One of the defining characteristics of Maddow’s “Hubris” was its juxtaposition of the lies that led the United States into Vietnam versus the lies that led the country into Iraq. At this point in history, Americans all know that the stories told by the government about the Gulf of Tonkin were fiction. However, we cannot similarly say as much about the stories sold by the Bush Administration to get the country into the Iraq War, since the “vast majority” of Republicans still believe that there were weapons of mass destruction in Iraq. Perhaps that is why we see so many representatives of the Bush administration out on the airwaves this month continuing to sell their version of history, hoping that public opinion will turn a favorable light on the Iraq War invasion and the decision to pursue it. They always offer an arrogant promise during their rigmarole that the historians will vindicate Bush and his entourage.

As Rachel Maddow effectively demonstrated in her documentary, one of the first travesties of a decade ago was that the people of the country blindly followed the Bush administration into war, completely duplicating the unfolding of events in Vietnam. Just as people breathlessly hung on the words of Lyndon Johnson as he described the horrors to come if the nation didn’t get involved in war in Southeast Asia, the American people and their press were wide-eyed and gullible in their consumption of information from the Bush administration. There were dissenters, but they were silenced. They would have to wait for their vindication in the form of the Downing Street memo, the confession of Rafid Ahmed Alwan al-Janabi (“Curveball”), and the lack of WMDs.

The “neo-cons” of the 1950s and 60s wanted to curb the spread of communism. They sold the notion of the domino theory: if any nations succumb to a communist regime, then nations across the world will do so. According to historian, Craig Lockard, writing about the Vietnam era in the Journal of World History,

“There was construction of a national security state at home, furthered by a ruthless ‘ends justify the means’ ethos and almost paranoid fears. These attitudes were expressed in the top secret report of 1950 known as NSC-68, which became one of the most pivotal documents in U.S. history…the rhetoric of the domino theory ultimately became irrational, as Lyndon Johnson warned that defeat in South Vietnam would bring communist threats to the beaches of California and Richard Nixon contended that a Viet Cong victory would herald ‘the destruction of free speech for all men for all time.'” [emphasis added]

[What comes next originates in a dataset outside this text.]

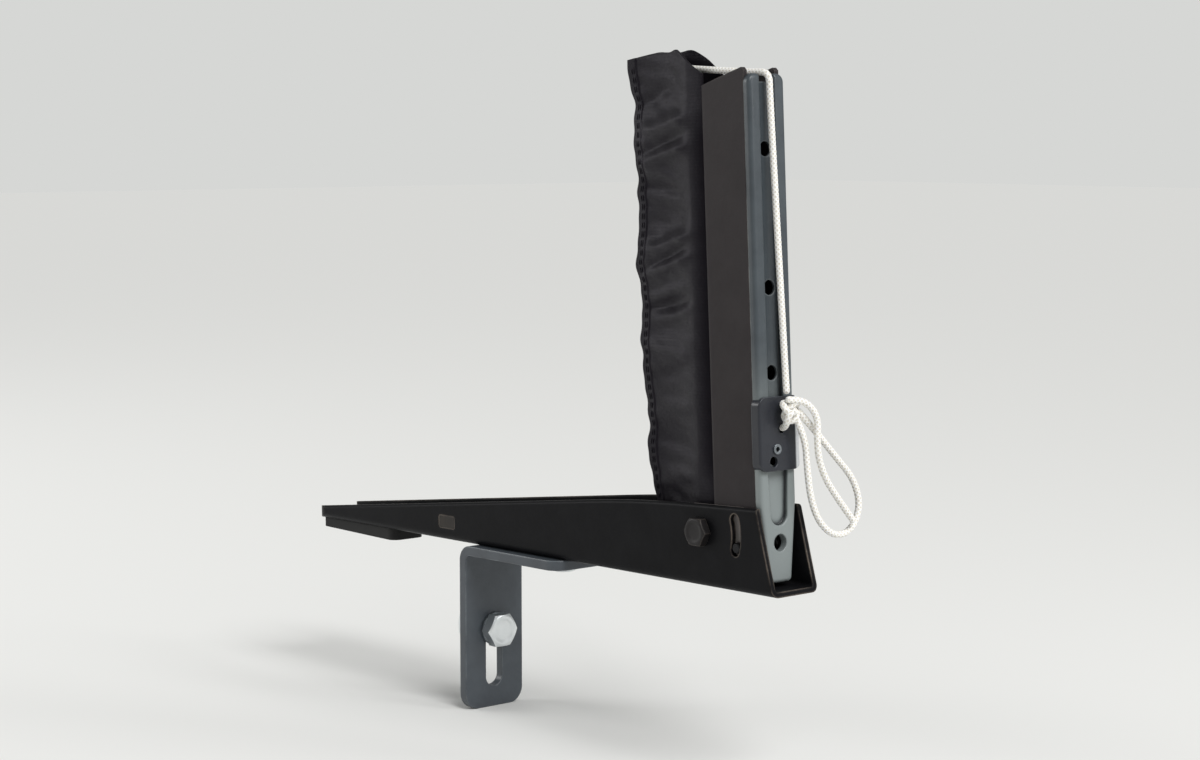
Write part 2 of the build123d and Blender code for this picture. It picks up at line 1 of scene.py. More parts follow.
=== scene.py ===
import json
import math
import bmesh
import bpy
import numpy as np
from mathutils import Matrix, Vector


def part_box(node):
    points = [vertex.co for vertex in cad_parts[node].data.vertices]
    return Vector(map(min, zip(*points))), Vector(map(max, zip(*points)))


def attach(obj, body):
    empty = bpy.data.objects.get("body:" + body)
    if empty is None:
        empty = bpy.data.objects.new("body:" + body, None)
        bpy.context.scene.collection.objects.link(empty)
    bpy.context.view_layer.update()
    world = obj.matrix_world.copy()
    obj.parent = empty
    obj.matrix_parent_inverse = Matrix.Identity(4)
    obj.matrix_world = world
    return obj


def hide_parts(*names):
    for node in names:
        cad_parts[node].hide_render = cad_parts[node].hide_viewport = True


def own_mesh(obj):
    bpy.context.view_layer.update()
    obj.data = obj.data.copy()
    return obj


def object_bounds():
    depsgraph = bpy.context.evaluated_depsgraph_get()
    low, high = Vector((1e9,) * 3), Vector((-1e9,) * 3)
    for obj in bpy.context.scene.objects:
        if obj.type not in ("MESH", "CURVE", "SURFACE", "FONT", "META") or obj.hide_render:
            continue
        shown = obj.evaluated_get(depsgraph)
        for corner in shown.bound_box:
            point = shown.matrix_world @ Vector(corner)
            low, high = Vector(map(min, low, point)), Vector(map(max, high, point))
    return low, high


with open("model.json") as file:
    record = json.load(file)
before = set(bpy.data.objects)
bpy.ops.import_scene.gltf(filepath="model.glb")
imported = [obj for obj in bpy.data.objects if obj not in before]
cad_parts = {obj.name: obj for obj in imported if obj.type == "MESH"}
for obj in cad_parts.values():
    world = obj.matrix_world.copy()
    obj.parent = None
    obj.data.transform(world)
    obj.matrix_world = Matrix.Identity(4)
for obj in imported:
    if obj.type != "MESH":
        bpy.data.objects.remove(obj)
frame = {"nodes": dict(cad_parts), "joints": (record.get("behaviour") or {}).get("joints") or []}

scene = bpy.context.scene
nodes = frame["nodes"]
joints = {joint["name"]: joint for joint in frame["joints"]}
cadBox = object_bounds()
mm = 0.001

# The post leans, so its pieces are placed by (out from the pivot, along the table, up the post) in mm
upAxis = np.array(joints["tension_slide"]["axis"], float)
outAxis = np.array([upAxis[2], 0.0, -upAxis[0]])
alongAxis = np.array([0.0, 1.0, 0.0])
pivotPlace = np.array(joints["post_tilt"]["pos_m"], float)


def onPost(points):
    # pivot + out * outAxis + along * Y + up * upAxis, for an array of points whose last axis is 3 long.
    p = np.asarray(points, float) * mm
    return pivotPlace + p[..., 0:1] * outAxis + p[..., 1:2] * alongAxis + p[..., 2:3] * upAxis


# Camera

view = {"place": (0.6046, -0.4643, 0.1568), "aim": (0.055, 0.0, 0.0831), "lens": 73.0}
camera = bpy.data.objects.new("camera", bpy.data.cameras.new("camera"))
scene.collection.objects.link(camera)
camera.location = view["place"]
camera.rotation_euler = (Vector(view["aim"]) - Vector(view["place"])).to_track_quat("-Z", "Y").to_euler()
camera.data.lens = view["lens"]
camera.data.sensor_width = 36.0
camera.data.clip_start = 0.01
scene.camera = camera
print("camera placed")


# Mesh and node helpers

def linear(hexColour):
    # sRGB hex to linear: c / 12.92 up to 0.04045, else ((c + 0.055) / 1.055) ** 2.4.
    values = [int(hexColour[i:i + 2], 16) / 255 for i in (1, 3, 5)]
    return tuple(c / 12.92 if c <= 0.04045 else ((c + 0.055) / 1.055) ** 2.4 for c in values) + (1.0,)


def addNode(tree, kind, settings=None, links=None):
    node = tree.nodes.new(kind)
    for key, value in (settings or {}).items():
        if isinstance(key, int) or key in node.inputs:
            node.inputs[key].default_value = value
        else:
            setattr(node, key, value)
    for key, socket in (links or {}).items():
        tree.links.new(socket, node.inputs[key])
    return node


def newMaterial(name):
    material = bpy.data.materials.new(name)
    material.use_nodes = True
    tree = material.node_tree
    return material, tree, tree.nodes["Principled BSDF"]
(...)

The rhetoric of the post 9/11 neo-cons about terrorism, the ultimate security of the United States, and danger from nations that are not compliant with the wishes of our country, echoes these sentiments from decades ago. Just as neo-cons wanted to remake Iraq into a country they designed, run by policies they endorse, the U.S. administrations of the past had thought in exactly the same way about Vietnam. Lockard writes,

“Lyndon Johnson speaking of Southeast Asia said, ‘I want to leave the footprints of America there…We can turn the Mekong into a Tennessee Valley…Their country [Vietnam] was viewed as a laboratory in which to test American political theories, military strategies, and technologies. The policies pursued in Vietnam entailed…fluctuating and half-hearted attempts at pacification through ‘hearts and minds’ programs of civic action.”

Given that Lockard wrote his scholarly assessment of the meaning of the Vietnam War in world history in 1994, it is eerie to see him write about campaigns for hearts and minds, a phrase that would later spill from Iraqi warmonger Donald Rumsfeld’s lips far too many times. It is also no secret that neo-cons were planning to use post-Saddam Iraq as a laboratory for their social policy engineering, imposing their economic and policy beliefs on the Iraqi people. Naomi Klein, who gave us the concept of the “shock doctrine,” explained their plans:

“…the most cherished belief of the war’s ideological architects: that greed is good. Not good just for them and their friends but good for humanity, and certainly good for Iraqis. Greed creates profit, which creates growth, which creates jobs and products and services and everything else anyone could possibly need or want. The role of good government, then, is to create the optimal conditions for corporations to pursue their bottomless greed, so that they in turn can meet the needs of the society. The problem is that governments, even neoconservative governments, rarely get the chance to prove their sacred theory right: despite their enormous ideological advances, even George Bush’s Republicans are, in their own minds, perennially sabotaged by meddling Democrats, intractable unions, and alarmist environmentalists. Iraq was going to change all that.”

Of course, it was a colossal failure. The privatization of public Iraqi goods. The small, ineffectual government. The laissez-faire economic policies for big business including no trade tariffs and lack of taxes to support citizens’ needs. All of their policy fantasies ended in the notoriously failed reconstruction of the country.

In summarizing what the United States had learned from Vietnam, Professor Lockard wondered, “Americans, too many of them lacking historical memory, may be unable to accurately access this world.” Anyone who hasn’t had the chance to watch Rachel Maddow’s documentary showing parallels between the quagmire in Vietnam and our most recent one in Iraq should take the opportunity to watch. What is disheartening while watching her film is realizing that Lockard appears to be right. We don’t have a particularly effective historical memory. We allowed leaders to dupe us into senseless wars with scare tactics, not just once, but at least twice. The question now becomes are we finally going to learn our lesson, or are we destined to repeat history yet again?